Saudi Arabia plans to keep oil production steady despite a recent slump in prices, fearing any bigger output cuts would lead rivals in Opec to increase supply. Five people briefed on Saudi Arabia’s thinking said Brent crude’s more than 10 per cent slide in the past week, dipping below $40 a barrel on Tuesday, was causing concern but not yet panic in Riyadh. The kingdom has led Opec and other producers such as Russia, known together as Opec+, in slashing output in the face of the coronavirus pandemic.

The country fears that if it cuts more output to support prices, other countries will take advantage and produce greater amounts, jeopardizing the unity of the Opec+ group that enacted record supply cuts in April as demand collapsed. “[Saudi Arabia] is not seeing much of a concern yet”, said one of these people, who added there was not a need for a “bigger cut” at this point. “All the issues we see today are about sentiment.”

How do you convince countries  that are already struggling to make additional cuts to make even deeper ones’? It isin everyone’s interest for Opec+ to stay the course.

Anas Alhajji, adviser to oil-producing governments

Traders are growing increasingly anxious about the pandemic’s longer-lasting impact on oil consumption, while reported production from certain Opec countries such as the UAE, Iraq and Nigeria in recent months has been higher than stipulated under the Opec+ deal.  Saudi Arabia believes that the market sell­ off in recent days has been exacerbated by the turmoil in equity markets and the strengthening of the US dollar, said several people.
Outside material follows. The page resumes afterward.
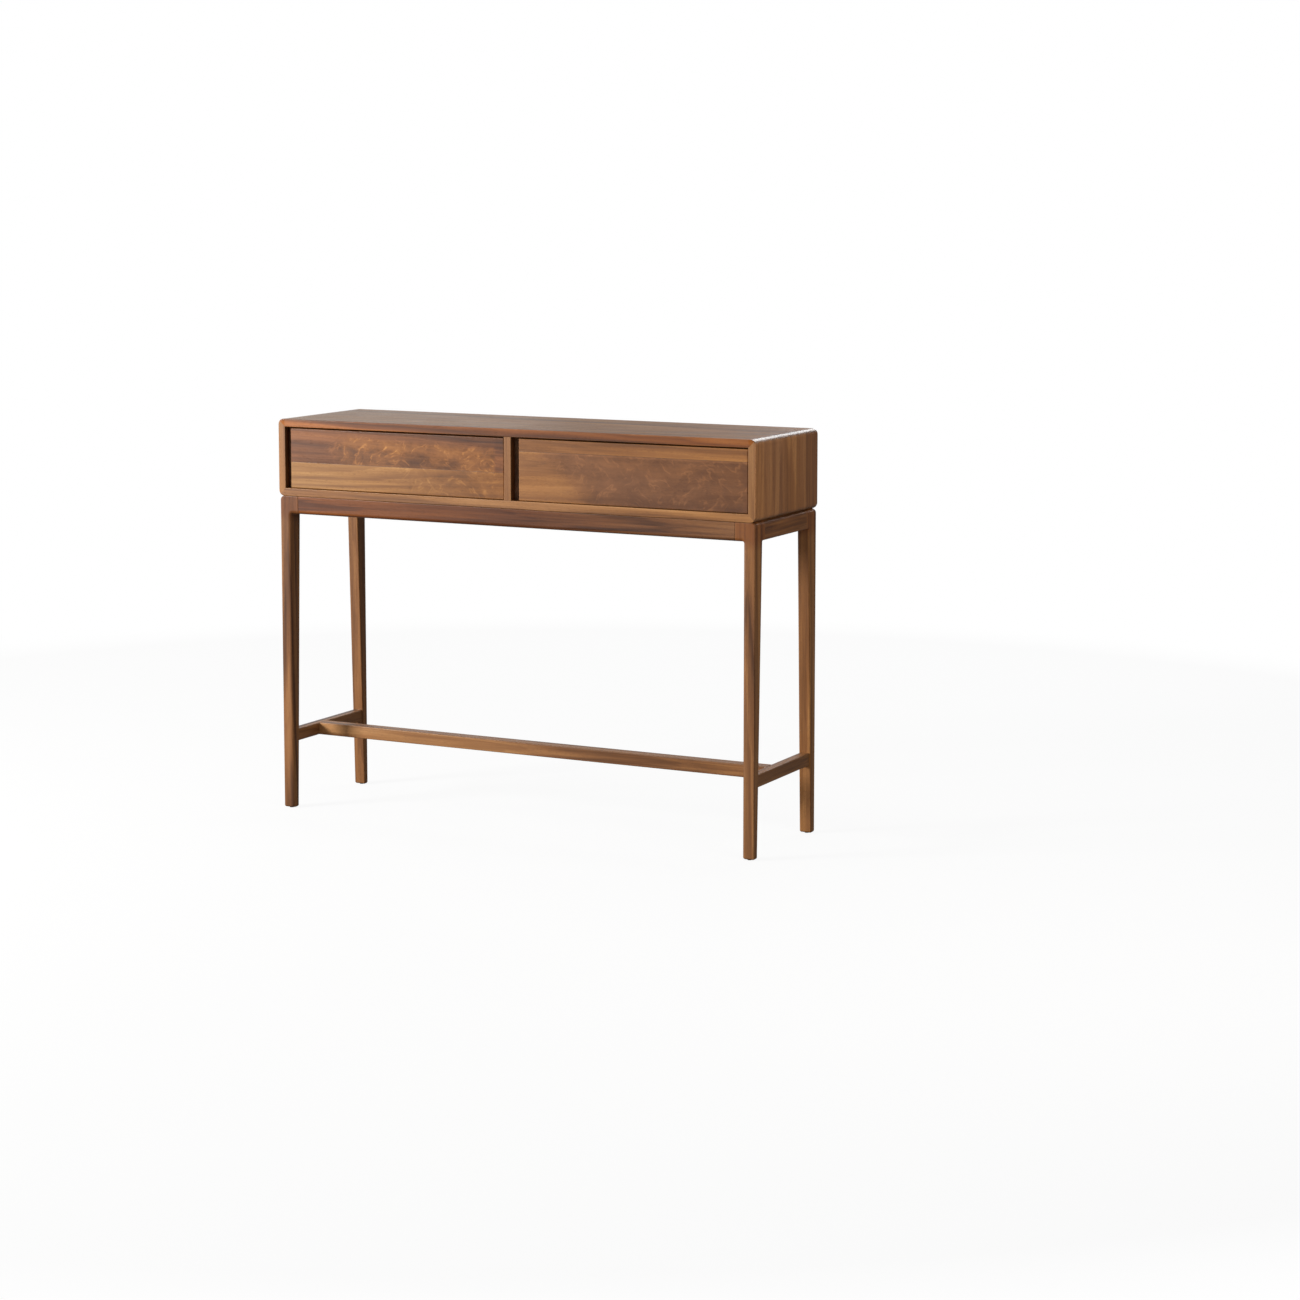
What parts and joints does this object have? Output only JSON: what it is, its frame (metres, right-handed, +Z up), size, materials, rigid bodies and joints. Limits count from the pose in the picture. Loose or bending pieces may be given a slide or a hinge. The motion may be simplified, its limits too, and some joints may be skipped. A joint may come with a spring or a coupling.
{
  "type": "console table",
  "caption": "Walnut console table: a mitred drawer case with two inset drawers on a slim stand with tapered legs and an H-shaped stretcher.",
  "frame": {"origin": "centre of the table's footprint, on the floor", "axes": "+X along the length to the right seen from the front, +Y to the back (the drawers face -Y), +Z up"},
  "size_m": [1.2, 0.32, 0.9],
  "materials": {
    "walnut_case": "satin oiled walnut",
    "walnut_drawer_front": "satin oiled walnut, glued boards",
    "walnut_stand": "satin oiled walnut",
    "walnut_inner": "raw walnut",
    "walnut_veneer_panel": "veneered panel, matte",
    "pale_drawer_wood": "pale hardwood, matte lacquer",
    "birch_plywood": "birch plywood, matte",
    "waxed_maple": "waxed hardwood runner",
    "zinc_screw": "zinc plated",
    "felt_pad": "dark brown felt"
  },
  "bodies": {
    "table": {"apron_back": "walnut_stand", "apron_front": "walnut_stand", "apron_left": "walnut_stand", "apron_right": "walnut_stand", "back_panel_screws": "zinc_screw", "case_back_panel": "walnut_veneer_panel", "case_bottom": "walnut_case", "case_divider": "walnut_case", "case_fixing_screws": "zinc_screw", "case_left_side": "walnut_case", "case_right_side": "walnut_case", "case_top": "walnut_case", "cross_rail_left": "walnut_inner", "cross_rail_right": "walnut_inner", "foot_pads": "felt_pad", "leg_back_left": "walnut_stand", "leg_back_right": "walnut_stand", "leg_front_left": "walnut_stand", "leg_front_right": "walnut_stand", "mitre_splines": "walnut_inner", "runner_rail_screws": "zinc_screw", "runner_rails_left_bay": "waxed_maple", "runner_rails_right_bay": "waxed_maple", "spacer_left_bay": "walnut_inner", "spacer_right_bay": "walnut_inner", "spacer_screws": "zinc_screw", "stretcher_centre": "walnut_stand", "stretcher_left": "walnut_stand", "stretcher_right": "walnut_stand"},
    "drawer_left": {"drawer_left_front": "walnut_drawer_front", "drawer_left_left_side": "pale_drawer_wood", "drawer_left_right_side": "pale_drawer_wood", "drawer_left_back": "pale_drawer_wood", "drawer_left_bottom": "birch_plywood"},
    "drawer_right": {"drawer_right_front": "walnut_drawer_front", "drawer_right_left_side": "pale_drawer_wood", "drawer_right_right_side": "pale_drawer_wood", "drawer_right_back": "pale_drawer_wood", "drawer_right_bottom": "birch_plywood"}
  },
  "joints": [
    {"name": "drawer_left_slide", "type": "slide", "parent": "table", "child": "drawer_left", "axis": [0, -1, 0], "range_m": [0, 0.2]},
    {"name": "drawer_right_slide", "type": "slide", "parent": "table", "child": "drawer_right", "axis": [0, -1, 0], "range_m": [0, 0.2]}
  ]
}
Brent crude oil recovered from below $20 a barrel in April to a six-month high near $46 a barrel in August, as the cuts took effect and demand picked up after government lockdowns eased. But signs of renewed demand weakness in the US and India, and slower crude imports by China, have combined with a rise in coronaiirus cases elsewhere to spark fears that the oil market’s recovery has stalled. Global oil demand is still down by almost 10 per cent year-on-year, as many economies are mired in recession and car and airline travel remain depressed.

Saudi Arabia agreed a US-backed deal in April with global producers to slice 9.7m barrels a day off global supply. They tapered the cuts in August to 7.7m b/ d, or about 8 per cent of global demand.